Il nous faut une politique de santé environnementale forte pour réduire le poids des maladies principalement chroniques, qui pèsent beaucoup sur notre système de soins. Pour cela il faut avoir une vision d’ensemble, étant donné que des facteurs interagissent entre eux. L’exposome, c’est-à-dire la totalité des expositions à des facteurs extérieurs et environnementaux non génétiques que subit un organisme humain de sa conception à sa fin de vie, va avoir une incidence sur sa santé.
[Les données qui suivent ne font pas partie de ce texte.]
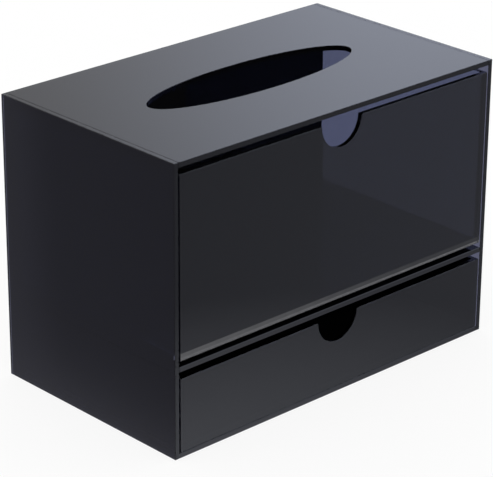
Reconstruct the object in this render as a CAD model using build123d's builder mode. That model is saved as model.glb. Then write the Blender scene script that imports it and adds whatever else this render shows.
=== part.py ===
from build123d import *
import os

# Tissue box with drawer: a casing of cemented acrylic sheet with an oval slot in its top.
#
# The casing has two bays, one above the other. The upper bay holds a tissue tray and the
# lower bay holds a shallow drawer. Both slide out to the front, and each is pulled by a
# half-round finger notch in the top edge of its front.
#
# Millimetres. The origin is at the middle of the underside, +X runs along the width,
# the front faces -Y and +Z is up.

# ---- Driving dimensions -------------------------------------------------------------

width = 240.0  # outside, over both side panels
depth = 140.0  # outside, front edge to back face
height = 168.0  # outside, underside to top face
sheet = 3.0  # thickness of every sheet
lower_bay_height = 47.5  # clear height between the base and the shelf

slot_length = 150.0  # oval slot in the top
slot_width = 42.0
notch_radius = 15.0  # half-round finger notches, centred on the top edges of the fronts

side_gap = 0.8  # between a front's end and the casing wall beside it
running_gap = 0.3  # under the edges that slide
tray_top_gap = 3.8  # above the tray
drawer_top_gap = 4.0  # above the drawer
rear_gap = 6.8  # behind a closed tray or drawer
runner_width = 12.0  # strips under the tray's floor
runner_setback = 12.0  # from the tray's front to the front ends of the strips

cement_line = 0.05  # joint between two sheets that are cemented together
edge_break = 0.25  # polished chamfer along the edges of every sheet

# ---- Places that follow from them ----------------------------------------------------

front_y = -depth / 2
back_y = depth / 2
casing_inner_x = width / 2 - sheet
between_sides = 2 * (casing_inner_x - cement_line)

top_underside_z = height - sheet
shelf_underside_z = sheet + lower_bay_height
shelf_top_z = shelf_underside_z + sheet

# The back panel stands between the side panels, below the top panel.
back_panel_front_y = back_y - sheet
back_panel_height = top_underside_z - cement_line

# The base and the shelf run from the front edge to the back panel.
floor_plate_back_y = back_panel_front_y - cement_line
floor_plate_depth = floor_plate_back_y - front_y
floor_plate_middle_y = (floor_plate_back_y + front_y) / 2

# The tray and the drawer share their width and their depth. All the sheets behind a front
# start at box_front_y and end at box_back_y.
box_width = 2 * (casing_inner_x - side_gap)
wall_outer_x = box_width / 2
wall_inner_x = wall_outer_x - sheet
between_walls = 2 * (wall_inner_x - cement_line)
box_front_y = front_y + sheet + cement_line
box_back_y = back_panel_front_y - rear_gap
box_length = box_back_y - box_front_y
box_middle_y = (box_back_y + box_front_y) / 2

# The tray stands on its runners, and the drawer on its own floor.
runner_z = shelf_top_z + running_gap
tray_floor_z = runner_z + sheet + cement_line
tray_top_z = top_underside_z - tray_top_gap
drawer_floor_z = sheet + running_gap
drawer_top_z = shelf_underside_z - drawer_top_gap

runner_front_y = box_front_y + runner_setback
runner_length = box_back_y - runner_front_y
runner_middle_y = (box_back_y + runner_front_y) / 2
runner_middle_x = wall_outer_x - runner_width / 2

os.makedirs("parts", exist_ok=True)


def finish(piece, name):
    """Names a finished piece and writes it to its own file."""
    piece.part.label = name
    export_step(piece.part, f"parts/{name}.step")


# ---- Casing --------------------------------------------------------------------------

# Full-height side panels: every other casing sheet is held between them.
for side_name, side_plane in (
    ("left", Plane.YZ.offset(-width / 2)),
    ("right", Plane.YZ.offset(casing_inner_x)),
):
    with BuildPart() as side_panel:
        with BuildSketch(side_plane):
            with Locations((0, height / 2)):
                Rectangle(depth, height)
        extrude(amount=sheet)
        chamfer(side_panel.edges(), edge_break)
    finish(side_panel, f"{side_name}_side_panel")

# The top panel lies between the side panels, and its slot has a rounded rim.
with BuildPart() as top_panel:
    with BuildSketch(Plane.XY.offset(top_underside_z)):
        Rectangle(between_sides, depth)
    extrude(amount=sheet)
    chamfer(top_panel.edges(), edge_break)
    with BuildSketch(Plane.XY.offset(top_underside_z)):
        Ellipse(slot_length / 2, slot_width / 2)
    extrude(amount=sheet, mode=Mode.SUBTRACT)
    fillet(top_panel.edges().filter_by(GeomType.ELLIPSE), edge_break)
finish(top_panel, "top_panel")

with BuildPart() as back_panel:
    with BuildSketch(Plane.XZ.offset(-back_y)):
        with Locations((0, back_panel_height / 2)):
            Rectangle(between_sides, back_panel_height)
    extrude(amount=sheet)
    chamfer(back_panel.edges(), edge_break)
finish(back_panel, "back_panel")

# The base panel closes the bottom, and the shelf divides the two bays.
for plate_name, plate_z in (("base_panel", 0), ("middle_shelf", shelf_underside_z)):
    with BuildPart() as floor_plate:
        with BuildSketch(Plane.XY.offset(plate_z)):
            with Locations((0, floor_plate_middle_y)):
                Rectangle(between_sides, floor_plate_depth)
        extrude(amount=sheet)
        chamfer(floor_plate.edges(), edge_break)
    finish(floor_plate, plate_name)


# ---- Tissue tray and drawer ----------------------------------------------------------

# Each is a box of five sheets. The two walls and the back stand on the floor, the back
# between the walls, and the front covers the front edges of the floor and the walls.
for box_name, floor_z, top_z in (
    ("tray", tray_floor_z, tray_top_z),
    ("drawer", drawer_floor_z, drawer_top_z),
):
    wall_bottom_z = floor_z + sheet + cement_line
    wall_height = top_z - wall_bottom_z
    wall_middle_z = (top_z + wall_bottom_z) / 2
    front_height = top_z - floor_z

    with BuildPart() as box_front:
        with BuildSketch(Plane.XZ.offset(-front_y)):
            with Locations((0, floor_z + front_height / 2)):
                Rectangle(box_width, front_height)
            with Locations((0, top_z)):
                Circle(notch_radius, mode=Mode.SUBTRACT)
        extrude(amount=-sheet)
        chamfer(box_front.edges(), edge_break)
    finish(box_front, f"{box_name}_front")

    with BuildPart() as box_floor:
        with BuildSketch(Plane.XY.offset(floor_z)):
            with Locations((0, box_middle_y)):
                Rectangle(box_width, box_length)
        extrude(amount=sheet)
        chamfer(box_floor.edges(), edge_break)
    finish(box_floor, f"{box_name}_floor")

    for side_name, wall_plane in (
        ("left", Plane.YZ.offset(-wall_outer_x)),
        ("right", Plane.YZ.offset(wall_inner_x)),
    ):
        with BuildPart() as box_wall:
            with BuildSketch(wall_plane):
                with Locations((box_middle_y, wall_middle_z)):
                    Rectangle(box_length, wall_height)
            extrude(amount=sheet)
            chamfer(box_wall.edges(), edge_break)
        finish(box_wall, f"{box_name}_{side_name}_side")

    with BuildPart() as box_back:
        with BuildSketch(Plane.XZ.offset(-box_back_y)):
            with Locations((0, wall_middle_z)):
                Rectangle(between_walls, wall_height)
        extrude(amount=sheet)
        chamfer(box_back.edges(), edge_break)
    finish(box_back, f"{box_name}_back")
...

Le rapport de la Cour des comptes sur la santé des enfants publié en décembre 2021 montre bien que les inégalités sociales et territoriales ont un impact sur la santé des enfants et les maladies chroniques de type asthme, obésité… La pauvreté n’est pas un facteur de bonne santé et à cela s’ajoutent des facteurs de comportements individuels, de même le lieu de vie…
La santé sanitaire est mieux mesurée aujourd’hui. Comment peut-on placer la santé environnementale dans le radar de tous les professionnels de santé et au cœur des politiques publiques ?
La santé environnementale est la réponse à la crise sanitaire, il faut en prendre conscience. Soigner les populations malades est une évidence, mais agir sur les comorbidités et autres maladies chroniques est un enjeu stratégique. Cela se construit sur la durée et pour cela, la santé environnementale a besoin de faire une synthèse de toutes les connaissances scientifiques pluridisciplinaires, qui devront être traduites en objectifs politiques. Pour le climat, c’est ce que le GIEC a fait. La santé environnementale se heurte à de nombreux sceptiques. Le programme HERA, financé par la commission européenne, a commencé ce travail. Par contre, si la société civile ne le reprend pas, ce rapport risque de rester sur les étagères, donc il faut agir.
Dans cet esprit, le RES a lancé l’appel à la création d’un « GIEC de la santé environnementale » le 19 mars 2022 à Grenoble, en partenariat avec la ville de Grenoble, capitale verte européenne 2022. Une rencontre internationale entre scientifiques internationaux, ONG et responsables politiques à l’occasion de la célébration du 30e anniversaire de la conférence de Wingspread (1991) qui a vu la naissance du concept de « perturbateur endocrinien ». L’objectif est d’établir une synthèse des connaissances scientifiques et éclairer les décisions publiques. La France est d’ailleurs devenue le pays le plus avancé au monde dans ce domaine avec une stratégie nationale perturbateurs endocriniens, qui fait bouger les lignes au niveau européen.
Au niveau institutionnel, les choses sont en train d’évoluer. Le rapport de l’OMS et du PNUE sorti en 2012, réactualisé tous les 10 ans, plaçait déjà les PE comme une menace. En 2021, deux rapports parlementaires sur la santé environnementale sont sortis : Le rapport d’enquête de Mme Sandrine Josso pour l’Assemblée et celui de Bernard Jomier pour le Sénat. D’autres rapports ciblés sur les PE, le plastique… montrent qu’au niveau politique, on est en train de s’approprier cette réflexion.
Le RES et le Collectif interassociatif pour la santé environnementale (CISE), animé par une cinquantaine d’associations, plaident pour la création d’un ministère de la santé environnementale.